Money from Space
The Hadfield 5
By Graham Iddon, Museum Writer
It looks normal enough. What could be so special about this bill? Yes, it has orbited the Earth roughly 2,500 times but that isn’t the only reason why this bank note is unusual.
In December of 2012, Canadian astronaut Chris Hadfield blasted off in a Soyuz rocket to begin a five-month mission on the International Space Station (ISS)—taking over as station commander in March 2013. In his kit was a sample of the new Canadian polymer 5-dollar bill. Why would anybody need money on a space station? To study the effects of zero gravity on the dollar, perhaps? No, because on 30 April 2013, in a simulcast video broadcast with Bank of Canada Governor Mark Carney and Finance Minister Jim Flaherty, Commander Hadfield unveiled the new polymer five-dollar bill live from space. Cool. (see our blog: Nov 2013) The 10-dollar note was also unveiled at the same event by the Chairman of VIA Rail Canada Board, Paul G. Smith—live from Planet Earth. When the Bank put the 5-dollar and 10-dollar into circulation some months later, it was to be the first time multiple notes had been issued on the same day since the 1954 series launch.
It takes years to develop a new note series and when a new note is unveiled it is generally months before it is ready to be placed in circulation. The polymer 5-dollar and 10-dollar notes were issued on 7 November 2013. Since Canada Post doesn’t deliver to space (cutbacks?), Commander Hadfield needed to pack an example of the new five already in his luggage when he took off in December of 2012—which brings me to why this particular 5-dollar bill is special.

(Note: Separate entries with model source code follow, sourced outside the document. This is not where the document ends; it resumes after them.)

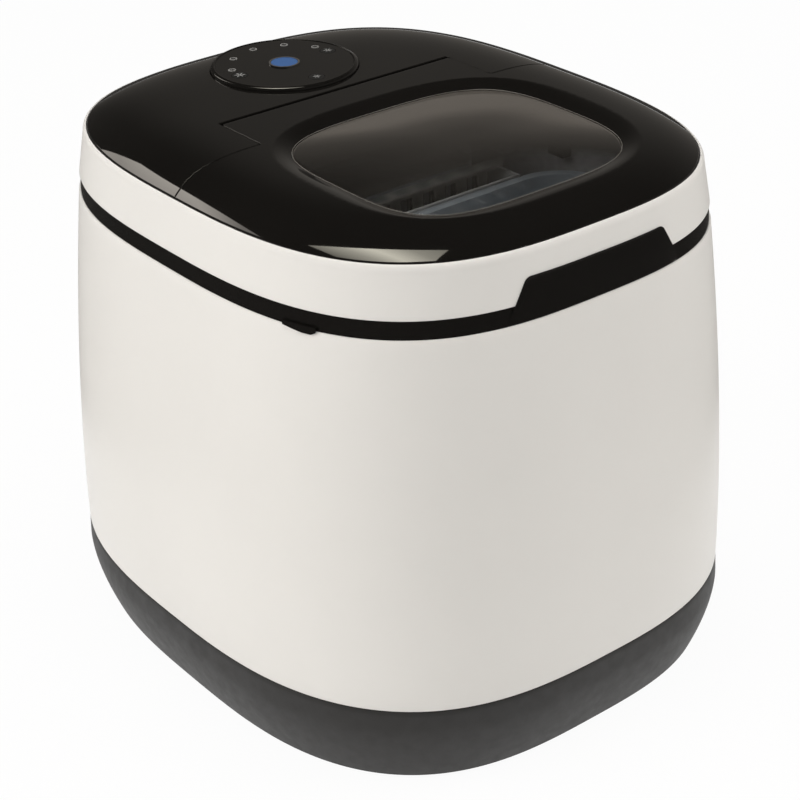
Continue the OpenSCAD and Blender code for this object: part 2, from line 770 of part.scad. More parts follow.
module ice_basket() {
  color([0.8, 0.85, 0.9]) difference() {
    union() {
      basket_prism(0, basket_z0, basket_z1);
      basket_prism(4, basket_z1 - 2, basket_z1);
    }
    basket_prism(-basket_t, basket_z0 + basket_t, basket_z1 + 1);
    for (i = [-5 : 5]) block(i * 14 - 3, i * 14 + 3, basket_y0 - 9, basket_y1 + 9,
      basket_z0 + 20, basket_z1 - 20);
    for (i = [0 : 2]) block(-basket_w, basket_w, basket_cy - 16.5 + i * 14, basket_cy - 10.5 + i * 14,
      basket_z0 + 20, basket_z1 - 20);
    for (i = [-5 : 5], y = [-35.5, -9.5, 16.5]) block(i * 14 - 3, i * 14 + 3,
      basket_cy + y, basket_cy + y + 20, basket_z0 - 6, basket_z0 + 5);
  }
}

module ice_scoop() {
  z = basket_z0 + basket_t;
  y = basket_cy + 0.5;
  color([0.6, 0.75, 0.9]) union() {
    difference() {
      translate([-20, y, z]) linear_extrude(30) rounded(74, 52, 10);
      translate([-22, y, z + 2]) linear_extrude(40) rounded(74, 47, 8);
      block(-62, -50, y - 34, y + 36, z + 2, z + 40);
    }
    along_x(14, y, z + 18) rod(7, 0, 66);
  }
}

// ---- Evaporator, tray, motor ----
evap_y = tray_y - 20;
evap_z0 = tray_z + 2.4;
evap_z1 = evap_z0 + 8;
finger_r = 5.5;
finger_len = 24;
finger_pitch = 18;

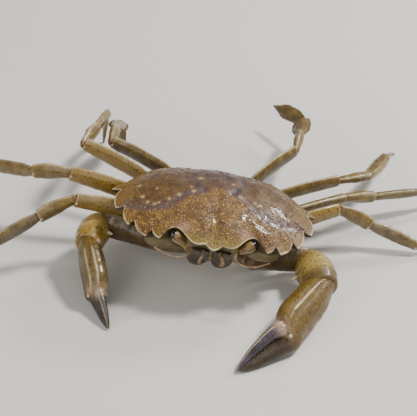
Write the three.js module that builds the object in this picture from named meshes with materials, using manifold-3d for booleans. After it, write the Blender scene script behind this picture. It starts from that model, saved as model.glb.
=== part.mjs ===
// Shore crab (Carcinus maenas), a still model at life size, standing on its feet and claws.
// Millimetres, +Z up. The crab faces -Y, and +X is its own left side.
//
// Shell plates and limb articles are closed skins through rings of points. Each article of a
// limb begins with a rounded knuckle centred on its joint, and the article before it ends a
// thin gap short of that knuckle, so that neighbours never overlap.

import * as THREE from 'three';
import { mergeVertices } from 'three/addons/utils/BufferGeometryUtils.js';
import Module from 'manifold-3d';

const wasm = await Module();
wasm.setup();

// ---------------------------------------------------------------- driving dimensions

const GAP = 0.3; // clearance between neighbouring plates and articles

// Carapace, in the body's own frame: Z = 0 is the underside of the breastplate.
const APEX_HEIGHT = 21.6; // top of the dome
const DOME_POWER = 2.2; // how flat the top of the dome is
const RIM_THICKNESS = 0.8; // free edge of the carapace
const DECK_HEIGHT = 10.3; // flat underside of the carapace
const DECK_FRACTION = 0.7; // the deck reaches this far out to the margin
const CARAPACE_RINGS = [0.28, 0.5, 0.68, 0.82, 0.92, 1];
const SMOOTH_PLAN = { half: 28.5, front: -20.2, back: 25.5, power: 2.25 }; // plan inside the teeth
const TOOTH_POWER = 7; // how close to the margin the teeth begin
const TOOTH_TIPS = { half: 31, front: -22.9, back: 26.6 }; // plan round the tips of the teeth
const TOOTH_LIE = 0.75; // how closely the teeth lie on the dome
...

Take another look at the images at the top of this post. Click on them and zoom the images to full size. Do you notice anything peculiar about this bank note? It’s blue; it’s denominated as 5-dollar; it has handsome portraits of Sir Wilfred Laurier on it…hold on a minute! The sharp observers among you will notice that there is something awry with the small metallic portrait of Laurier: he has a fine head of hair, a moustache and looks suspiciously like Sir Robert Borden. The reason, of course, is that when Hadfield was scheduled to take off for his mission, a complete proof of the 5-dollar bill wasn’t going to be anywhere near ready. So the Canadian Bank Note Company printed the pre-production elements of the 5-dollar bill onto the polymer substrate of the 20-dollar bill together with the applied holographic foil of the 100-dollar bill. Did you get that? Good. This accounts for the portrait of Borden and all those tiny 100s in the clear polymer window.
An inspection of the back of the note also reveals a blurry octagonal shape on the left. It’s the symbol of the International Space Station stamped on the note in blue ink (by who, we aren’t sure). The ISS has a rubber stamp for identifying documents and souvenirs that have been aboard the station. The ISS’s fifth space tourist (a paying civilian passenger) Charles Simonyi took his passport along with him for his trip, and had it stamped as he would in any country. It’s “space station cred” and a tradition started by the Russians.
The National Currency Collection holds several polymer five-dollar bills. The first and the fifth official bills of any new design series (numbers 00 and 04) go into the collection. The three sets of notes in between go to the Governor, the Prime Minister and the Finance Minister. On 23 September of last year, the ISS 5-dollar mock-up was formally transferred into the National Currency Collection. It has not been officially accessioned yet (assigned a number and entered into our database) and currently it is in a frame hanging in the Bank of Canada executive board room.